At the entrance to the temple are bronze plaques to Thomas Edison and Heinrich Hertz. My Google-fu reveals that this is because the grounds house a Shinto shrine dedicated to the god lightning, which honors those in the electronics and radio industries. So that’s nifty. (Though they ought to tear out that jerk Edison and replace him with Tesla!)

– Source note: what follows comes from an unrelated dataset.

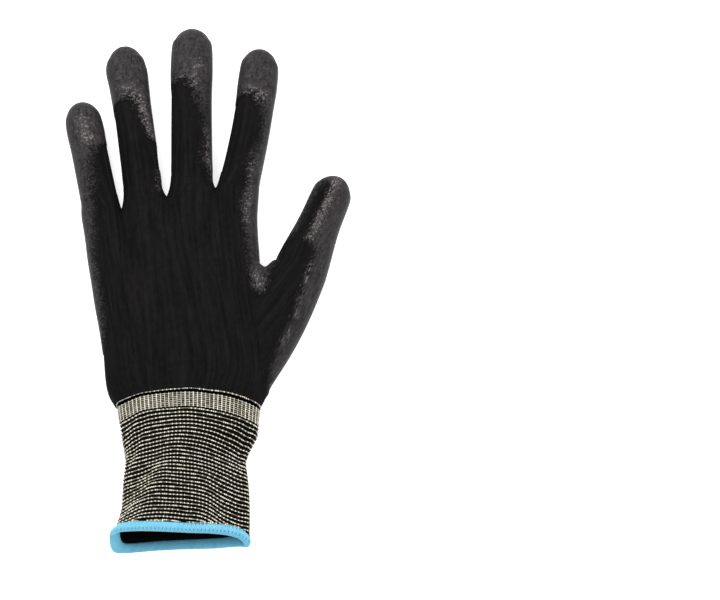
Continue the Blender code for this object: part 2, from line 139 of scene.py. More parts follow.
# lean towards the thumb in degrees, bow of the middle, and how long the tip is for its width
fingers = {
    "little": {"width": 15.2, "length": 55.0, "lean": -11.2, "bow": 0.0, "tip": 1.45},
    "ring": {"width": 16.0, "length": 78.0, "lean": -7.6, "bow": 0.3, "tip": 1.50},
    "middle": {"width": 17.3, "length": 81.0, "lean": -0.3, "bow": -0.4, "tip": 1.36},
    "index": {"width": 16.2, "length": 70.4, "lean": 8.8, "bow": 1.3, "tip": 1.40},
}
fingerShape = {
    "thickness": 14.6, "arch": 1.2, "stub": 6.0,
    # along, width, thickness
    "rows": [(0.0, 1.04, 1.12), (0.10, 1.03, 1.09), (0.20, 1.01, 1.04), (0.34, 1.00, 1.00),
             (0.48, 0.99, 0.98), (0.62, 0.99, 0.97), (0.75, 1.02, 0.96), (0.90, 1.0, 0.95)],
    "tipAngles": [15.0, 30.0, 45.0, 58.0, 70.0, 80.0], "tipCentre": 0.46, "tipSink": 0.70,
}
thumb = {
    "width": 16.4, "length": 48.8, "lean": 20.8, "bow": 0.0, "tip": 1.30, "thickness": 16.0,
    "reach": 18.0, "drop": 1.2, "ball": 1.8, "bridge": [0.18, 0.36, 0.53, 0.70, 0.85, 1.0],
    "rows": [(0.0, 1.40, 1.10), (0.13, 1.33, 1.06), (0.28, 1.22, 1.03), (0.43, 1.11, 1.00),
             (0.58, 1.04, 0.98), (0.70, 1.02, 0.96), (0.90, 1.0, 0.95)],
}
handFaces = backFaces * len(fingers)
under = 2 * handFaces + edgeFaces
pieces = ["hand", *fingers, "thumb"]
cage = {"points": [], "faces": [], "columns": [], "owners": []}


def addRing(points):
    start = len(cage["points"])
    cage["points"] += points
    return list(range(start, start + len(points)))


def addFace(corners, columns, owner):
    cage["faces"].append(corners)
    cage["columns"] += columns
    cage["owners"].append(owner)


def bridge(low, high, owner, lowV, highV, skip=()):
    for k in range(len(low)):
        n = (k + 1) % len(low)
        if k not in skip:
            columns = [(k, lowV), (k + 1, lowV), (k + 1, highV), (k, highV)]
            addFace((low[k], low[n], high[n], high[k]), columns, owner)


def pressed(up, thick):
    return max(0.0, mix(-hand["press"], thick, (1 + up) / 2))


def forkPlaces():
    roots = [one["width"] + hand["web"] * (0.5 if name in ("little", "index") else 1.0)
             for name, one in fingers.items()]
    places = [-hand["knuckleOffset"] - sum(roots) / 2]
    for root in roots:
        places.append(places[-1] + root)
    return places


def forkY(height):
    return height * hand["palmLength"] - hand["fromWrist"]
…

Well. Of course I’m not, but the whole relationship thing has been on my mind these past few months. My mom’s brush with death, having a Very Serious Conversation with my dad about their relationship and the inevitable way it was going to end with the death of one of them or the other, and the fact that, while still pretty genki myself and in better shape than most guys ten years younger, I’m less than three years from the half-century mark…it’s pushed me to evaluate my own situation. It’s been a few years now since I’ve been In A Relationship, though I’ve had a few dates with some lovely and wonderful ladies over that time. It’s just worked out that way.
So, there at the Temple of the Dharma Wheel, my vegan restaurant host offered his blessing that I find a nice girl and start a family.
Very traditionally Japanese, that. My own ideas of romantic success are more open to the non-traditional, but I’ll take the blessing the the spirit in which it was offered.
So that’s something I’ll be contemplating as I head back home. Will that return be to life as usual? Well, if things can change at a 1,300-year-old Zen temple, maybe my life will change in unexpected ways too. Everything needs a little renovation now and again, even the human heart.